Еще одно историческое явление, ставшее важным стимулом развития индивидуализма, имеет отношение не только к США, но и к другим странам Запада. Речь идет об иудео-христианской традиции, особенно о такой ее форме, как протестантизм(6)*. И в иудаизме, и в христианстве Бог воспринимается как всесильный сверхъественный законодатель, чье Слово — прежде всякого общественного закона. Обязательство перед Богом перевешивает обязательство перед любым вышестоящим лицом, будь то родной отец или властитель; Авраам, не смея ослушаться небесного повеления, был готов пойти даже на жертвенное убийство собственного сына. Божественный закон, таким образом, выступает всеобщим мерилом любого человеческого законодательства.

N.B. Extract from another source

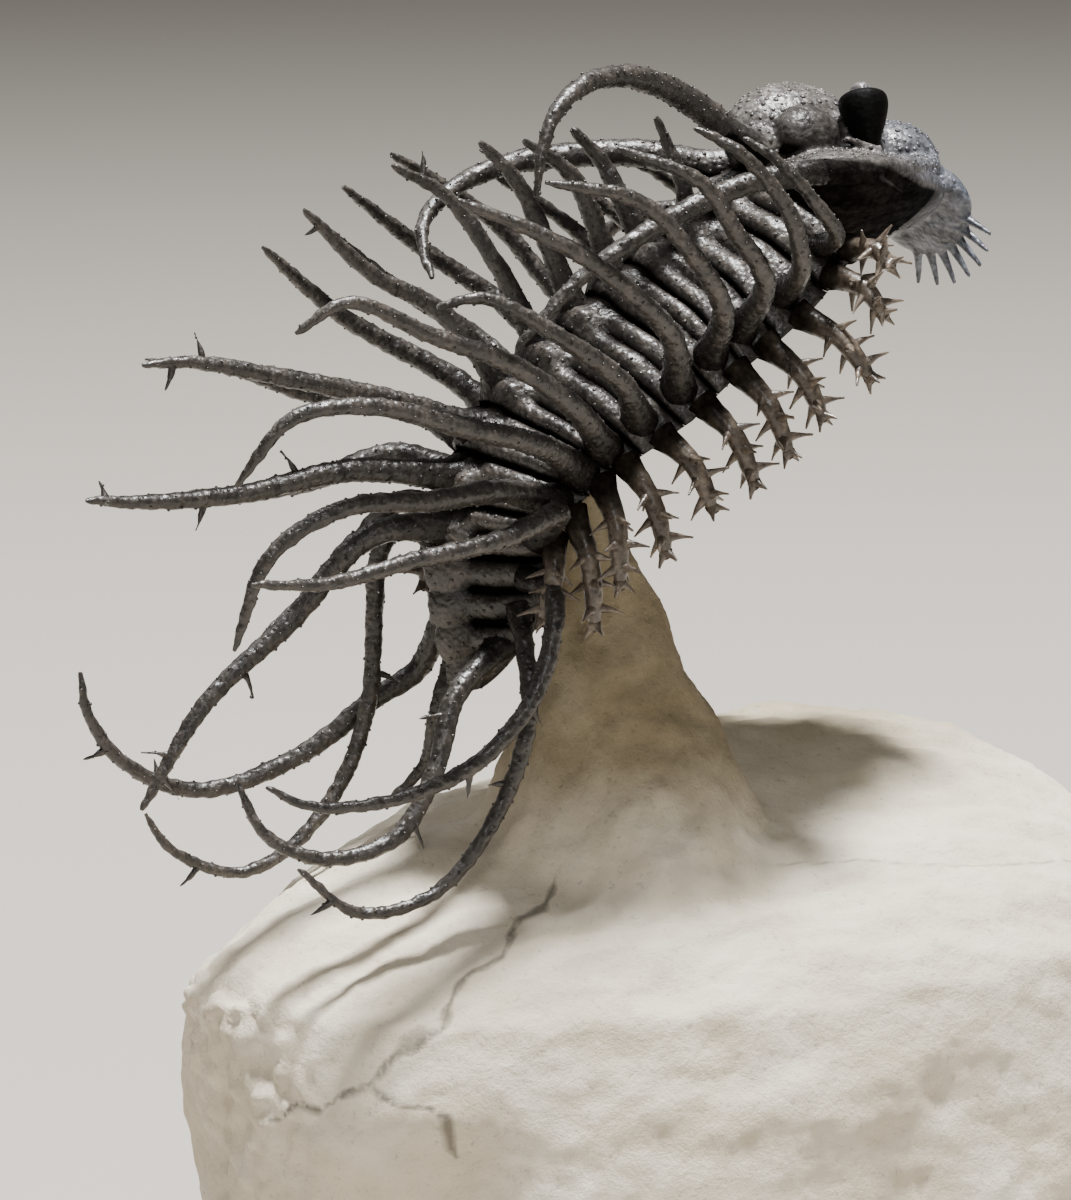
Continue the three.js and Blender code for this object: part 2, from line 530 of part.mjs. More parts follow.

Между существованием сверхъестественного закона и индивидуализмом нет прямой зависимости, поскольку остается открытым вопрос о том, кем закон будет толковаться. К примеру, католическая церковь, назначив себя в посредники между волей Бога и народом Божиим, закрепила собственное толкование этой воли в качестве последней истины. Пребывая долгие века в роли высшего арбитра, она дала санкцию огромному числу общественных институтов, сочтя их согласующимися или как минимум не расходящимися с божественными установлениями, причем речь шла не только о семье и государстве, но и о бесчисленном множестве священнических, чиновничьих, правительственных и дворянских позиций в промежутке между ними. По сути дела, в католических странах церковь сама по себе стала главным средоточием организации общества: оберегая свое положение хранителя врат, ведущих к Богу, она в то же время гарантировала устойчивость нравственных стандартов.

Протестантская Реформация заново открыла для личности перспективу непосредственного сообщения с Божеством. Теперь уже не считалось, что благодать распределяется в зависимости от сотворенных добрых дел или выполнения некоторого набора обязательств перед себе подобными; теперь она могла быть дарована и самому падшему грешнику — за его веру. И то обстоятельство, что на Западе слово «индивидуализм» имеет более позитивные, нежели негативные коннотации, исторически прежде всего обязано стандартному пониманию христианской совести как отказа от повиновения неправедному закону или приказанию во имя соблюдения закона высшего и божественного. Когда Мартин Лютер прибивал свои девяносто пять тезисов к двери Виттенбергского собора в 1517 году, этому событию суждено было стать лишь первым в длинном ряду индивидуалистических актов протестантизма. В долгосрочной перспективе возможность прямой связи с Богом, увиденная тогда, имела крайне разрушительные последствия для любого рода общественных отношений, поскольку многие нашли в ней нравственную поддержку своему несогласию с устоями общества, даже с самыми широко признанными.

Совсем иную перспективу открывает перед человеком конфуцианство. Поскольку его этические ориентиры имеют свой фундамент в общественных институтах — таких, как семья, род, император, мандаринат, — именно их оно и наделяет моральным авторитетом. Для него не существует никакой возвышенной позиции, с которой эти базовые учреждения общества можно было бы подвергнуть критике. Эта этическая система почти не оставляет пространства для суждений индивидуальной совести — например, о том, что обязательства, наложенные отцом или правительственным чиновником, противоречат высшему закону и поэтому должны быть отвергнуты. Более того, конфуцианство не пытается формулировать свои моральные принципы в отвлеченном виде и применять их к человеческому существу как таковому. Не удивительно, что вопрос прав человека является постоянным раздражителем в американских отношениях с Китаем и другими азиатскими странами. Среди нынешних адвокатов равноправия редко встретишь христиан, однако все они разделяют христианскую веру в универсальную применимость единого стандарта этического поведения — предписанного всякому человеку и не зависящего от конкретной культурной ситуации.

Народные религии Азии — к примеру, даосизм и синтоизм,— вряд ли относятся к индивидуализму сколько-нибудь снисходительней. Они учат пантеистическому поклонению богам и духам, населяющим все окружающее — камни, деревья, реки, даже микросхемы, — но ни одно из этих существ не сравнится с всемогущим иудео-христианским Богом и ни одно из них не обладает силой, способной оправдать сыновнее неповиновение или бунт против политической власти. Единственная азиатская религия, хоть сколько-нибудь согласующаяся с индивидуализмом, — это учение Будды, которое, пусть и не являясь монотеистическим, предписывает отказ от всего мирского. Поскольку буддизм достаточно авторитетен, чтобы благословить уход из семьи во имя монашества или священнослужения, его часто считали соперником конфуцианских ценностей(7)*. В Японии его распространение обнаружило «протестантскую» тенденцию формирования новых и новых сект — эти секты по большей части не конфликтовали с существующими в стране социальными институтами, однако временами, по причине своей независимости, становились источником немалого раздражения для властей(8)*.